[Recorded data]

•••

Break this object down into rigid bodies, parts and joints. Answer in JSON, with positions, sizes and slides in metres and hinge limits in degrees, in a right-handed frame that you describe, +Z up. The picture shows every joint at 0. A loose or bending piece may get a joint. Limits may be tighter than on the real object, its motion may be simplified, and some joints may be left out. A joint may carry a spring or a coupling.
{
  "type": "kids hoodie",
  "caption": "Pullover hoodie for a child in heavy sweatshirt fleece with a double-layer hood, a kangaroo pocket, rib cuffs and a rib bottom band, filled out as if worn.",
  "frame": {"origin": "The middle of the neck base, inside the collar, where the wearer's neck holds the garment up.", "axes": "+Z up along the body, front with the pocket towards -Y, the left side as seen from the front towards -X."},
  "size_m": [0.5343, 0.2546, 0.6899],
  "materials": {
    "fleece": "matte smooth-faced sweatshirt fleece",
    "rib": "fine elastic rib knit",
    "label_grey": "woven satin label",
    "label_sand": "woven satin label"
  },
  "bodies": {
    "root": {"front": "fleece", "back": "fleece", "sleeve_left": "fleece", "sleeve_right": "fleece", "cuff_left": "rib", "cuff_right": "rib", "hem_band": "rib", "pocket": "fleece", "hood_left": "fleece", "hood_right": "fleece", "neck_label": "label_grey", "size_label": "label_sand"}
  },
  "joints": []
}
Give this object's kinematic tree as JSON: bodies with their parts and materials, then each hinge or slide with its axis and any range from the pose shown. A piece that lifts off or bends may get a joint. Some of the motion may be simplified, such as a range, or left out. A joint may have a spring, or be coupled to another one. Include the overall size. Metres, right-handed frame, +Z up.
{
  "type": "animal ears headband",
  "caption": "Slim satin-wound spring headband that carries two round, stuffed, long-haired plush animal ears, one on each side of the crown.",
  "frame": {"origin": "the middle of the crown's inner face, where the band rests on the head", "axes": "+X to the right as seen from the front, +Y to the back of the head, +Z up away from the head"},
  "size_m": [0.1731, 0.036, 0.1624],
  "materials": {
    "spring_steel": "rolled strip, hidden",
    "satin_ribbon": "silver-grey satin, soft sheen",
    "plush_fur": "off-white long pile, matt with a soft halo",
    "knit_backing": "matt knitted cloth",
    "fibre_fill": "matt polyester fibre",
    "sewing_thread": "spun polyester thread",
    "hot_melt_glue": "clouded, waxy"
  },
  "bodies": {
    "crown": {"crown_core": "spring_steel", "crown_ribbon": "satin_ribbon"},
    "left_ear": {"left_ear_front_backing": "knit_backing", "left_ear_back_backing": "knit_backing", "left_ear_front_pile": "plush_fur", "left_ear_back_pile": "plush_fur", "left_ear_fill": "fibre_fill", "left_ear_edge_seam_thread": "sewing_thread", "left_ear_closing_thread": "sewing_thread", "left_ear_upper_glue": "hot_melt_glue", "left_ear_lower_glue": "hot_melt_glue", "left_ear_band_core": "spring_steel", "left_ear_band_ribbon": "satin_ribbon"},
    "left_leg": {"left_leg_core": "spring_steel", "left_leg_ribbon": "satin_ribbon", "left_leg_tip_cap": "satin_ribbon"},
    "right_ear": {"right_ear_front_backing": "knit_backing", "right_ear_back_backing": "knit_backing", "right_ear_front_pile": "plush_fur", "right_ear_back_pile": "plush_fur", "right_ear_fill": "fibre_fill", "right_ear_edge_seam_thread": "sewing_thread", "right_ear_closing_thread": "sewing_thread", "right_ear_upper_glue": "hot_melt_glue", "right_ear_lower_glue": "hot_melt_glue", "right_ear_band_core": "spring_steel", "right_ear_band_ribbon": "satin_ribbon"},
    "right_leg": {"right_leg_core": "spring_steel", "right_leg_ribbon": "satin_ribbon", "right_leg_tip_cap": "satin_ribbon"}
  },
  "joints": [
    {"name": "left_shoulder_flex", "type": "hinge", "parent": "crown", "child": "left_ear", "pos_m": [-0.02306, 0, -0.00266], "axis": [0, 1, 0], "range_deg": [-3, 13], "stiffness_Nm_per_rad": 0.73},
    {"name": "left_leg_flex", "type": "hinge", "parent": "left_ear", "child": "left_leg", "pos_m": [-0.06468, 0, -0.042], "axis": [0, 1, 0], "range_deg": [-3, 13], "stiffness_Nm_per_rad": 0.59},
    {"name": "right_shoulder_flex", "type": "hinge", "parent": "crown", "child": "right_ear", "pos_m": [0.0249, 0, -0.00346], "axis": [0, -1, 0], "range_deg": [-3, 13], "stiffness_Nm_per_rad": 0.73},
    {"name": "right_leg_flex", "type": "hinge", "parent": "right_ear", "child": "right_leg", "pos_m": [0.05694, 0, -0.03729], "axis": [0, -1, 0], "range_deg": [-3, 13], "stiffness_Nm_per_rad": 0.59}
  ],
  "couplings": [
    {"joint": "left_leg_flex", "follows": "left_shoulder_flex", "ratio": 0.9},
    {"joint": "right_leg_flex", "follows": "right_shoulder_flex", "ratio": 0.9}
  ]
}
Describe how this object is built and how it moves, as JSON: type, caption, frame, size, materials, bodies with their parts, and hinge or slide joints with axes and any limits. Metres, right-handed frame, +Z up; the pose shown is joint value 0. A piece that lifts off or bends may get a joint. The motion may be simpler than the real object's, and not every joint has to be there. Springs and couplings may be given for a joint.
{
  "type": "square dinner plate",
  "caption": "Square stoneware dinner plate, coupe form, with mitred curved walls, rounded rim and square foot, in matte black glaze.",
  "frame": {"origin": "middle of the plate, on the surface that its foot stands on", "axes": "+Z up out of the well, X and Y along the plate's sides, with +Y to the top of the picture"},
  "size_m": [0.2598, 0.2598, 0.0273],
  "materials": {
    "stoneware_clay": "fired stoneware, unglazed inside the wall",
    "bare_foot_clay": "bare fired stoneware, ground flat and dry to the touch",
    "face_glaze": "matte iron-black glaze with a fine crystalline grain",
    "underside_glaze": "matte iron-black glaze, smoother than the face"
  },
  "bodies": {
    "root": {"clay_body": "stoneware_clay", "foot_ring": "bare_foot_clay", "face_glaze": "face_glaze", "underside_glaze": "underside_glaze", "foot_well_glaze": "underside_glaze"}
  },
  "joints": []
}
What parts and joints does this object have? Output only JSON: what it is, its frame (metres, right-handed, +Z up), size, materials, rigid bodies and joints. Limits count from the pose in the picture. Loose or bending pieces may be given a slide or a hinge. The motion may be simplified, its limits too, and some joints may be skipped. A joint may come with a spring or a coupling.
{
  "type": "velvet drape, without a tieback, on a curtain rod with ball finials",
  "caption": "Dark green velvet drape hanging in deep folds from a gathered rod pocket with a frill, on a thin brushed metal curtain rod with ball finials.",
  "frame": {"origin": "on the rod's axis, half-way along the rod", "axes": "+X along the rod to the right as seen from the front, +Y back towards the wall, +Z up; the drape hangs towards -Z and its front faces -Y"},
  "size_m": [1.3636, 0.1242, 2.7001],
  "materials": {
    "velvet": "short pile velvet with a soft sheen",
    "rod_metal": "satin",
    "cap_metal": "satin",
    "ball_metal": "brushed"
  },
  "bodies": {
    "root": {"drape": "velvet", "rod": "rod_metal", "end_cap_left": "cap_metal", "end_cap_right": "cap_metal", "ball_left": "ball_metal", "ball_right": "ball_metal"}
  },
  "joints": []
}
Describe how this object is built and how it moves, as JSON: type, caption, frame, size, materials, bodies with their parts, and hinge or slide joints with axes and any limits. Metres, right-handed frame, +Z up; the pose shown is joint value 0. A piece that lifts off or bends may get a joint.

•••

■ **EXERCISE REQUIREMENTS**:
Emit the full listing verbatim.

■ **FULL SOLUTION**:
Break this object down into rigid bodies, parts and joints. Answer in JSON, with positions, sizes and slides in metres and hinge limits in degrees, in a right-handed frame that you describe, +Z up. The picture shows every joint at 0. A loose or bending piece may get a joint. Limits may be tighter than on the real object, its motion may be simplified, and some joints may be left out. A joint may carry a spring or a coupling.
{
  "type": "kids hoodie",
  "caption": "Pullover hoodie for a child in heavy sweatshirt fleece with a double-layer hood, a kangaroo pocket, rib cuffs and a rib bottom band, filled out as if worn.",
  "frame": {"origin": "The middle of the neck base, inside the collar, where the wearer's neck holds the garment up.", "axes": "+Z up along the body, front with the pocket towards -Y, the left side as seen from the front towards -X."},
  "size_m": [0.5343, 0.2546, 0.6899],
  "materials": {
    "fleece": "matte smooth-faced sweatshirt fleece",
    "rib": "fine elastic rib knit",
    "label_grey": "woven satin label",
    "label_sand": "woven satin label"
  },
  "bodies": {
    "root": {"front": "fleece", "back": "fleece", "sleeve_left": "fleece", "sleeve_right": "fleece", "cuff_left": "rib", "cuff_right": "rib", "hem_band": "rib", "pocket": "fleece", "hood_left": "fleece", "hood_right": "fleece", "neck_label": "label_grey", "size_label": "label_sand"}
  },
  "joints": []
}
Give this object's kinematic tree as JSON: bodies with their parts and materials, then each hinge or slide with its axis and any range from the pose shown. A piece that lifts off or bends may get a joint. Some of the motion may be simplified, such as a range, or left out. A joint may have a spring, or be coupled to another one. Include the overall size. Metres, right-handed frame, +Z up.
{
  "type": "animal ears headband",
  "caption": "Slim satin-wound spring headband that carries two round, stuffed, long-haired plush animal ears, one on each side of the crown.",
  "frame": {"origin": "the middle of the crown's inner face, where the band rests on the head", "axes": "+X to the right as seen from the front, +Y to the back of the head, +Z up away from the head"},
  "size_m": [0.1731, 0.036, 0.1624],
  "materials": {
    "spring_steel": "rolled strip, hidden",
    "satin_ribbon": "silver-grey satin, soft sheen",
    "plush_fur": "off-white long pile, matt with a soft halo",
    "knit_backing": "matt knitted cloth",
    "fibre_fill": "matt polyester fibre",
    "sewing_thread": "spun polyester thread",
    "hot_melt_glue": "clouded, waxy"
  },
  "bodies": {
    "crown": {"crown_core": "spring_steel", "crown_ribbon": "satin_ribbon"},
    "left_ear": {"left_ear_front_backing": "knit_backing", "left_ear_back_backing": "knit_backing", "left_ear_front_pile": "plush_fur", "left_ear_back_pile": "plush_fur", "left_ear_fill": "fibre_fill", "left_ear_edge_seam_thread": "sewing_thread", "left_ear_closing_thread": "sewing_thread", "left_ear_upper_glue": "hot_melt_glue", "left_ear_lower_glue": "hot_melt_glue", "left_ear_band_core": "spring_steel", "left_ear_band_ribbon": "satin_ribbon"},
    "left_leg": {"left_leg_core": "spring_steel", "left_leg_ribbon": "satin_ribbon", "left_leg_tip_cap": "satin_ribbon"},
    "right_ear": {"right_ear_front_backing": "knit_backing", "right_ear_back_backing": "knit_backing", "right_ear_front_pile": "plush_fur", "right_ear_back_pile": "plush_fur", "right_ear_fill": "fibre_fill", "right_ear_edge_seam_thread": "sewing_thread", "right_ear_closing_thread": "sewing_thread", "right_ear_upper_glue": "hot_melt_glue", "right_ear_lower_glue": "hot_melt_glue", "right_ear_band_core": "spring_steel", "right_ear_band_ribbon": "satin_ribbon"},
    "right_leg": {"right_leg_core": "spring_steel", "right_leg_ribbon": "satin_ribbon", "right_leg_tip_cap": "satin_ribbon"}
  },
  "joints": [
    {"name": "left_shoulder_flex", "type": "hinge", "parent": "crown", "child": "left_ear", "pos_m": [-0.02306, 0, -0.00266], "axis": [0, 1, 0], "range_deg": [-3, 13], "stiffness_Nm_per_rad": 0.73},
    {"name": "left_leg_flex", "type": "hinge", "parent": "left_ear", "child": "left_leg", "pos_m": [-0.06468, 0, -0.042], "axis": [0, 1, 0], "range_deg": [-3, 13], "stiffness_Nm_per_rad": 0.59},
    {"name": "right_shoulder_flex", "type": "hinge", "parent": "crown", "child": "right_ear", "pos_m": [0.0249, 0, -0.00346], "axis": [0, -1, 0], "range_deg": [-3, 13], "stiffness_Nm_per_rad": 0.73},
    {"name": "right_leg_flex", "type": "hinge", "parent": "right_ear", "child": "right_leg", "pos_m": [0.05694, 0, -0.03729], "axis": [0, -1, 0], "range_deg": [-3, 13], "stiffness_Nm_per_rad": 0.59}
  ],
  "couplings": [
    {"joint": "left_leg_flex", "follows": "left_shoulder_flex", "ratio": 0.9},
    {"joint": "right_leg_flex", "follows": "right_shoulder_flex", "ratio": 0.9}
  ]
}
Describe how this object is built and how it moves, as JSON: type, caption, frame, size, materials, bodies with their parts, and hinge or slide joints with axes and any limits. Metres, right-handed frame, +Z up; the pose shown is joint value 0. A piece that lifts off or bends may get a joint. The motion may be simpler than the real object's, and not every joint has to be there. Springs and couplings may be given for a joint.
{
  "type": "square dinner plate",
  "caption": "Square stoneware dinner plate, coupe form, with mitred curved walls, rounded rim and square foot, in matte black glaze.",
  "frame": {"origin": "middle of the plate, on the surface that its foot stands on", "axes": "+Z up out of the well, X and Y along the plate's sides, with +Y to the top of the picture"},
  "size_m": [0.2598, 0.2598, 0.0273],
  "materials": {
    "stoneware_clay": "fired stoneware, unglazed inside the wall",
    "bare_foot_clay": "bare fired stoneware, ground flat and dry to the touch",
    "face_glaze": "matte iron-black glaze with a fine crystalline grain",
    "underside_glaze": "matte iron-black glaze, smoother than the face"
  },
  "bodies": {
    "root": {"clay_body": "stoneware_clay", "foot_ring": "bare_foot_clay", "face_glaze": "face_glaze", "underside_glaze": "underside_glaze", "foot_well_glaze": "underside_glaze"}
  },
  "joints": []
}
What parts and joints does this object have? Output only JSON: what it is, its frame (metres, right-handed, +Z up), size, materials, rigid bodies and joints. Limits count from the pose in the picture. Loose or bending pieces may be given a slide or a hinge. The motion may be simplified, its limits too, and some joints may be skipped. A joint may come with a spring or a coupling.
{
  "type": "velvet drape, without a tieback, on a curtain rod with ball finials",
  "caption": "Dark green velvet drape hanging in deep folds from a gathered rod pocket with a frill, on a thin brushed metal curtain rod with ball finials.",
  "frame": {"origin": "on the rod's axis, half-way along the rod", "axes": "+X along the rod to the right as seen from the front, +Y back towards the wall, +Z up; the drape hangs towards -Z and its front faces -Y"},
  "size_m": [1.3636, 0.1242, 2.7001],
  "materials": {
    "velvet": "short pile velvet with a soft sheen",
    "rod_metal": "satin",
    "cap_metal": "satin",
    "ball_metal": "brushed"
  },
  "bodies": {
    "root": {"drape": "velvet", "rod": "rod_metal", "end_cap_left": "cap_metal", "end_cap_right": "cap_metal", "ball_left": "ball_metal", "ball_right": "ball_metal"}
  },
  "joints": []
}
Describe how this object is built and how it moves, as JSON: type, caption, frame, size, materials, bodies with their parts, and hinge or slide joints with axes and any limits. Metres, right-handed frame, +Z up; the pose shown is joint value 0. A piece that lifts off or bends may get a joint.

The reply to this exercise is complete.